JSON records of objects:
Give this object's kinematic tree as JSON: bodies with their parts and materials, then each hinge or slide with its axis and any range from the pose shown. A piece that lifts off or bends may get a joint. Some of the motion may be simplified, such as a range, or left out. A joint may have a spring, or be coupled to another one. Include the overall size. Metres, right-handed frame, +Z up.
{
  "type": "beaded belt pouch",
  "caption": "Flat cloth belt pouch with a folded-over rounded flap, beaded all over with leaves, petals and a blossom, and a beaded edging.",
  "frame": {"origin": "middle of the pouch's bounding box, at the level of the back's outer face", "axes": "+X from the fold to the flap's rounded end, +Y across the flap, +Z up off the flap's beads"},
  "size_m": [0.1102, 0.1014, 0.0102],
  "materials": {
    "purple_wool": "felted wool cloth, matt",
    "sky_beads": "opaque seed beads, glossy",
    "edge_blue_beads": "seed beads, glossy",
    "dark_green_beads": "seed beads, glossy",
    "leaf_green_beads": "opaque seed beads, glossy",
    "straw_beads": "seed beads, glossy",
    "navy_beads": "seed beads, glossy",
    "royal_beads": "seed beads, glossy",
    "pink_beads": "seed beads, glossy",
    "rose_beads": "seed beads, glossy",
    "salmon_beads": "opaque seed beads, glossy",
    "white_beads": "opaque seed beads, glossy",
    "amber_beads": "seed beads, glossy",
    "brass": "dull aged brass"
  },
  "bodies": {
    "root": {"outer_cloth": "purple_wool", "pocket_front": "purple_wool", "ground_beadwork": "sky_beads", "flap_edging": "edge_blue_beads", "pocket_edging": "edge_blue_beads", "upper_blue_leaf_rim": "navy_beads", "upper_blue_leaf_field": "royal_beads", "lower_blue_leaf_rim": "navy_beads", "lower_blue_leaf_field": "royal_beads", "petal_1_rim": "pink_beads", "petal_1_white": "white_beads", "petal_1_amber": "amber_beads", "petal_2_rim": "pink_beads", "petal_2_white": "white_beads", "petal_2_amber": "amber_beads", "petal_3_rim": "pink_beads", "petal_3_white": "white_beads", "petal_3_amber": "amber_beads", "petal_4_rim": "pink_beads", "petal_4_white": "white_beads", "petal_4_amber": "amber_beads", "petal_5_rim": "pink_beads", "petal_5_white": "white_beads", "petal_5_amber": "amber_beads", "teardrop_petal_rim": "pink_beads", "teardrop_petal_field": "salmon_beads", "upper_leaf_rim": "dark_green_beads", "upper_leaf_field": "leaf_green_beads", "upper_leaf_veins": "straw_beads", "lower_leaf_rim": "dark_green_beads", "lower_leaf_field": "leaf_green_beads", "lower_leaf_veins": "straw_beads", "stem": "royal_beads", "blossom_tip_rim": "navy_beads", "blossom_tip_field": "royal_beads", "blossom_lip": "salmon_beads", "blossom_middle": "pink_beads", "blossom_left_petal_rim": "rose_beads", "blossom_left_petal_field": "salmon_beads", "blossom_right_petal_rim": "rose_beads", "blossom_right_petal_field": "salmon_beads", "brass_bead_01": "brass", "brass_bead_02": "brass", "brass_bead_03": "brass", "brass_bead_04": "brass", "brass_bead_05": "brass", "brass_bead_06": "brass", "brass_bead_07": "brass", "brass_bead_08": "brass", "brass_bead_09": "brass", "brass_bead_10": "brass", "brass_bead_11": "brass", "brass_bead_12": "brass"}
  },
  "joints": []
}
* * *
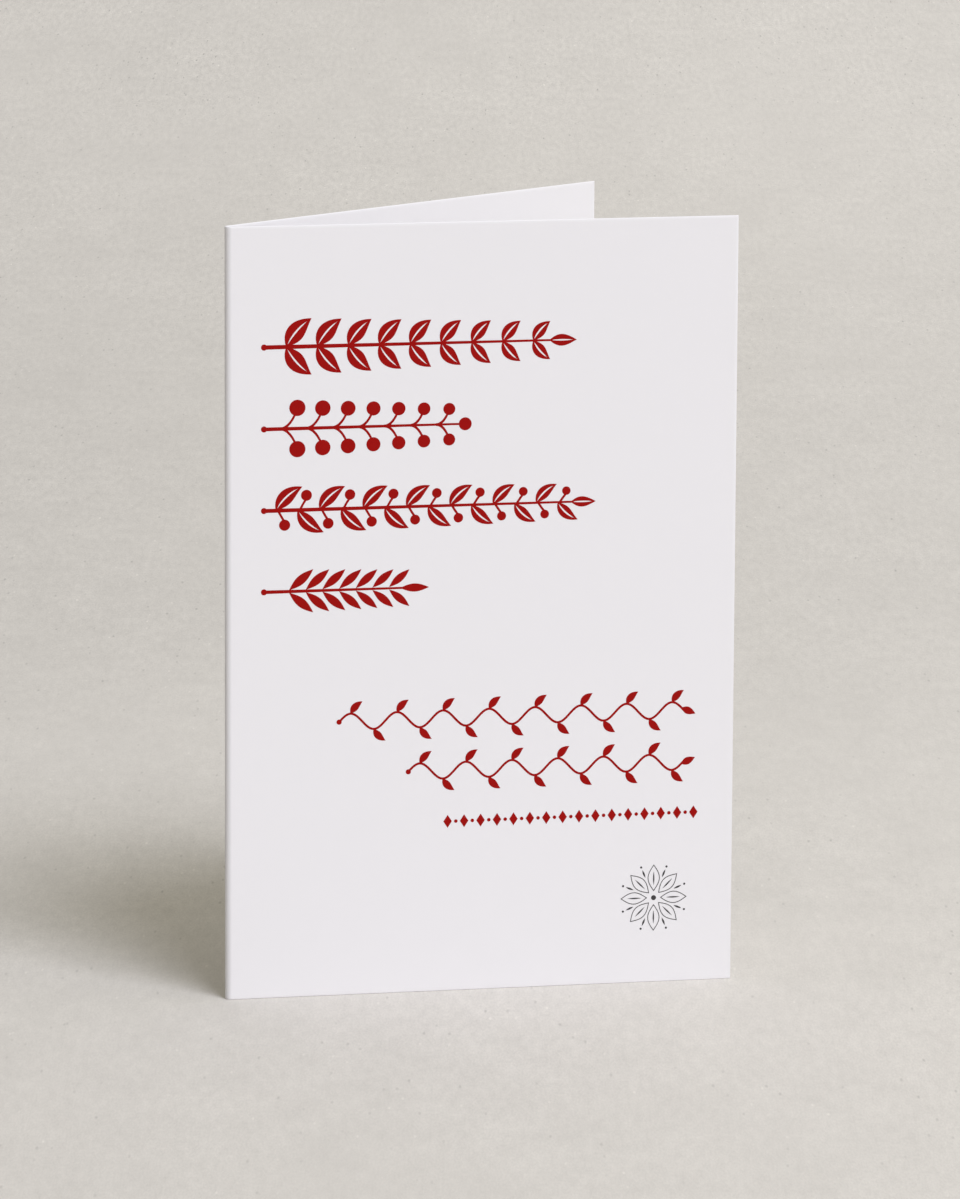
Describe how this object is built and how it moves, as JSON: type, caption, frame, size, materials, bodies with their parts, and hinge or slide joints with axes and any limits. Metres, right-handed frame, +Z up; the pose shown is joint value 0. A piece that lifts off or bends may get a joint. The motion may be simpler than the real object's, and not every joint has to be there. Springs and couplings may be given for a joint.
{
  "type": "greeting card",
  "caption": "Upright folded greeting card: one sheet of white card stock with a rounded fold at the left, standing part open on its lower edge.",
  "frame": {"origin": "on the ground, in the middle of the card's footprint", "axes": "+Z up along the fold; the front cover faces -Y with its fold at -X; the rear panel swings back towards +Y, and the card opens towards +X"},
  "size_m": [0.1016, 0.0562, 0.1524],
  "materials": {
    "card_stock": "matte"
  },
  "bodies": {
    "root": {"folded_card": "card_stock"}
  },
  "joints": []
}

» **WHAT YOU ARE ASKED TO DO**: Select every line where the word "Metres" occurs.

» **ANSWER TO THIS PROBLEM**:
Give this object's kinematic tree as JSON: bodies with their parts and materials, then each hinge or slide with its axis and any range from the pose shown. A piece that lifts off or bends may get a joint. Some of the motion may be simplified, such as a range, or left out. A joint may have a spring, or be coupled to another one. Include the overall size. Metres, right-handed frame, +Z up.
Describe how this object is built and how it moves, as JSON: type, caption, frame, size, materials, bodies with their parts, and hinge or slide joints with axes and any limits. Metres, right-handed frame, +Z up; the pose shown is joint value 0. A piece that lifts off or bends may get a joint. The motion may be simpler than the real object's, and not every joint has to be there. Springs and couplings may be given for a joint.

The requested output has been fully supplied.